Persuading someone to remove guns from their home while they’re under duress could save them, he said. Veterans groups can play a role in normalizing such protective measures, he said.
“They have members with PTSD, and they’ve been able to, through that group cohesion … sit down with a veteran and say, ‘You haven’t been sleeping. You’re going through a rough patch. Let me hang onto your guns for a moment, and when things get better, we’ll go back to where we were before,’” Bryan said. “A veteran trusts a fellow veteran.”
Anderson said what has helped him the most in his recovery is making connections with people — including his family, but also other veterans.
“They’ve experienced things that you’ve experienced, in a sense, and getting to know other veterans helps you get through [your experiences],” Anderson said. “You see if they can do it, I can do it.”
Hansen started Continue Mission seven years after he returned from two back-to-back tours overseas that ended when he was injured by an improvised explosive device, or IED, in 2007.
When he got back home, Hansen was scared to leave his house. He gained 50 pounds. He found that, left to its own devices, his mind turned to darker and darker thoughts. Losing a fellow soldier and close friend to suicide is what ultimately turned Hansen’s life around.
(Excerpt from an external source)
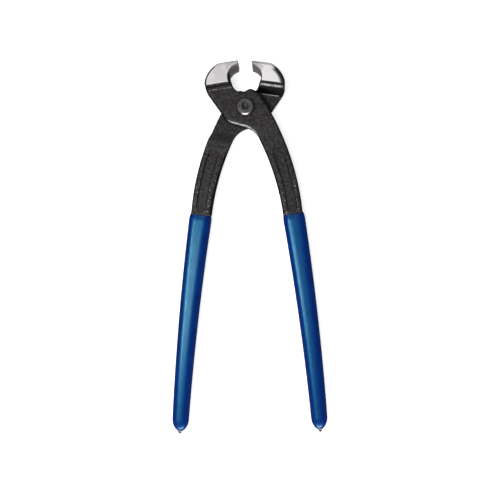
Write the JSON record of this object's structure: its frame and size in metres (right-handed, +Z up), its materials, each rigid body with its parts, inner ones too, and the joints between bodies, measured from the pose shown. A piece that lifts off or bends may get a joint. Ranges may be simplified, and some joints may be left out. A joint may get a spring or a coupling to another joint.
{
  "type": "tile nippers",
  "caption": "Hand nippers with two crossed forged levers on a rivet, wide ground jaws with carbide tips, and dipped grips.",
  "frame": {"origin": "middle of the footprint, on the surface that the tool lies on", "axes": "+Y along the tool from the handles to the jaws, +Z up through the lap joint, +X to the right seen from above"},
  "size_m": [0.096, 0.2284, 0.02],
  "materials": {
    "forged_steel": "black forged skin, jaw sides ground bright",
    "rivet_steel": "black, semi-matt, worn on the rim",
    "carbide": "finely ground grey carbide",
    "braze": "dull brazing alloy",
    "grip_vinyl": "semi-gloss dipped vinyl"
  },
  "bodies": {
    "rear": {"rear_lever": "forged_steel", "rear_carbide_tip": "carbide", "rear_tip_braze": "braze", "rear_grip": "grip_vinyl", "pivot_rivet": "rivet_steel"},
    "front": {"front_lever": "forged_steel", "front_carbide_tip": "carbide", "front_tip_braze": "braze", "front_grip": "grip_vinyl"}
  },
  "joints": [
    {"name": "jaw_pivot", "type": "hinge", "parent": "rear", "child": "front", "pos_m": [0, 0.08647, 0.01], "axis": [0, 0, 1], "range_deg": [-16.4, 26]}
  ]
}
“Going to the funeral and you see how it affected his pregnant wife, his kids, his whole extended family around him,” Hansen said. “That was a wake-up call that this isn’t the answer.”
Hansen started getting professional help. He noticed, though, that what helped him the most was getting out and getting moving again. Seven years after he left the Army, he felt well enough to start helping others, and created Continue Mission.
Anderson said he’s gotten the support he needed, and he’s started to think about the future. Which, he said, is likely going to include more pickleball. He helps his mom and sees other other family members, he said, but this is different and it feels good.
“You know,” he said, “[I’m] just trying to find my way in life right now.”